Your Questions: Natural Approaches to Period Cramps?

Cramping during your period (dysmenorrhea) - painful periods, cramping, menstrual pain

Here’s hoping that this isn’t you!

Question: Is there a more natural way to effectively deal with extreme cramps than the pill?

I want to state that I am not anti-birth control. And I do not shame people who use birth control. In fact, prior to moving to Toronto for the ND program, I volunteered as a birth control/unplanned pregnancy counsellor with the Women’s Health Clinic – and I loved educating women on their birth control options. Now that that’s out of the way –


Birth control is NOT the only option for painful (dysmenorrhea) and/or heavy periods (menorrhagia). And before jumping on a medication or supplement your HCP should always look into potential causes of extreme cramping – ie. endometriosis, fibroids, etc.

Prostaglandins are a major factor in menstrual cramps – once a month (when Aunt Flow comes to town) they cause uterine muscles to contract in order to release the uterine lining (endometrium). Prostaglandins aren’t bad (they are important for blood clots, inducing labour, etc.), but if certain prostaglandins are high in your cycle – this can predispose to more painful menstrual cramping.

To start, here’s a couple of questions I’d ask:

  • When did the painful periods begin? How long into the cycle does the pain last?

  • What other symptoms are experienced?

  • What has worked to relieve the pain?

  • Are you sexually active?

  • Do you smoke?

  • How much alcohol do you drink?

  • How are you managing stress?

  • What does your typical diet look like?

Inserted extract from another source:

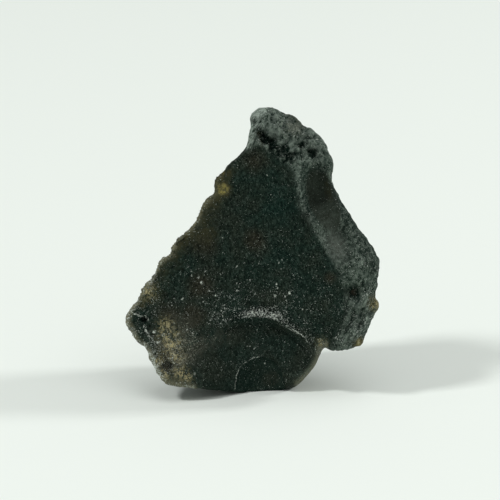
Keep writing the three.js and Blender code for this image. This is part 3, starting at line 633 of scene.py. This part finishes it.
# Painted highlights on small chips.
SPALLS = [  # small bright chips: middle and half width
    ((-7.4, 12.8), 0.22), ((-6.6, 12.6), 0.20), ((-6.3, 12.0), 0.24), ((-5.4, 11.1), 0.16),
    ((-5.9, 13.3), 0.13), ((-2.4, 13.9), 0.18), ((-1.5, 14.3), 0.15), ((-2.4, 11.9), 0.14),
    ((-8.4, 10.3), 0.24), ((-5.8, 9.7), 0.22), ((-6.1, 9.9), 0.13), ((-2.3, 11.2), 0.15),
    ((-1.9, 11.1), 0.13), ((-4.8, 10.6), 0.15), ((2.1, 11.9), 0.2), ((2.2, 11.4), 0.15),
    ((3.5, 10.9), 0.25), ((3.0, 10.5), 0.2), ((1.9, 10.6), 0.17), ((2.4, 10.8), 0.15),
    ((-1.2, 16.0), 0.14), ((2.3, 14.3), 0.18), ((2.7, 14.6), 0.13), ((-3.8, 9.2), 0.14),
    ((4.9, 9.1), 0.13), ((-7.9, 6.8), 0.2), ((-8.9, 6.3), 0.16), ((-7.7, 13.9), 0.13),
    ((-3.2, 6.3), 0.12), ((-6.2, 4.4), 0.12), ((0.8, 3.0), 0.14), ((-4.4, 1.7), 0.15),
    ((-11.6, 6.6), 0.2), ((-11.1, 5.4), 0.22), ((-4.0, 2.4), 0.12),
]
CHIP_SHARE = 0.65  # of the half width, where a chip has faded to a third
CHIP_LENGTH = 1.5  # as a share of its width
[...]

First, we need to focus on REGULATING hormones. In conjunction with doing so, there are other therapeutic options to consider in dysmenorrhea:

  • Diet (this is a big one – sorry ladies)

  • Smoking cessation

  • Herbal medicine: a number of herbs (including ginger, peppermint, curcumin) have been studied and compared to ibuprofen, mefenamic acid

  • Vitamins: depending on what symptoms are being experienced in conjunction with the painful period, magnesium, calcium and vitamin D may be considered useful

  • Acupuncture


Now please, do not Dr. Google yourself or take supplement recommendations from a health food store associate. These are options that should be investigated and discussed with a regulated healthcare professional.